The Solution: LSM Trees and Wide-Column Stores
Now let’s talk about a completely different approach: Log-Structured Merge Trees (LSM Trees).
Instead of trying to keep everything sorted on disk all the time, LSM Trees make a clever trade-off:
The Big Idea:
Writes go to memory first (super fast)
When memory fills up, dump everything to disk in one sequential write (still fast)
Let background processes clean things up later (doesn’t slow down users)
Here’s how it works step by step:
The Write Path
Step 1: Write to the CommitLog First, the data gets appended to a log file on disk. This is a sequential write (like writing to the end of a text file), which is incredibly fast compared to random writes. This step takes less than 1 millisecond and ensures we won’t lose data if the server crashes.
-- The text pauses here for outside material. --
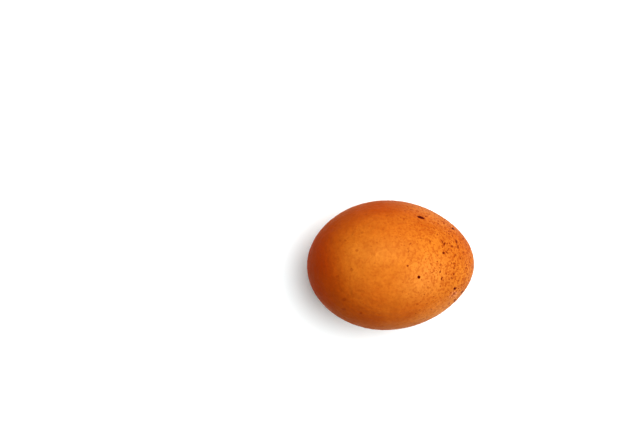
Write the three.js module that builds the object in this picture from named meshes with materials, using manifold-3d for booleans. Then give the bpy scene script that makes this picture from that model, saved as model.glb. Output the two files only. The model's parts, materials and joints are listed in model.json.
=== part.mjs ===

Step 2: Insert into MemTable The data also goes into an in-memory structure called a MemTable. Think of this as a sorted dictionary that lives in RAM. Inserting into a sorted structure in memory is extremely fast because there’s no disk involved.
Step 3: Return Success That’s it! We’re done. The user’s message is safely stored, and we can send back a success response. Total time: 1-5 milliseconds.
But wait, what about the disk? That happens in the background:
Background Step 4: Flush to SSTable When the MemTable gets full (around 128 MB), a background process dumps it to disk as an immutable SSTable (Sorted String Table) file. This is one big sequential write, which is very efficient.
Background Step 5: Compaction Over time, multiple SSTable files accumulate. Background processes periodically merge these files together, removing old versions of data and deleted entries. This keeps read performance from degrading.
Write Amplification Comparison
Let’s compare the two approaches:
PostgreSQL (B-Tree):
Every write touches multiple disk locations
Index maintenance requires random I/O
Write amplification: ~48x
ScyllaDB/Cassandra (LSM Tree):
Sequential log append: 1x
MemTable flush: 1x
Compaction overhead: ~5-10x over time
Total write amplification: ~10x
That’s almost 5 times less disk activity for the same data!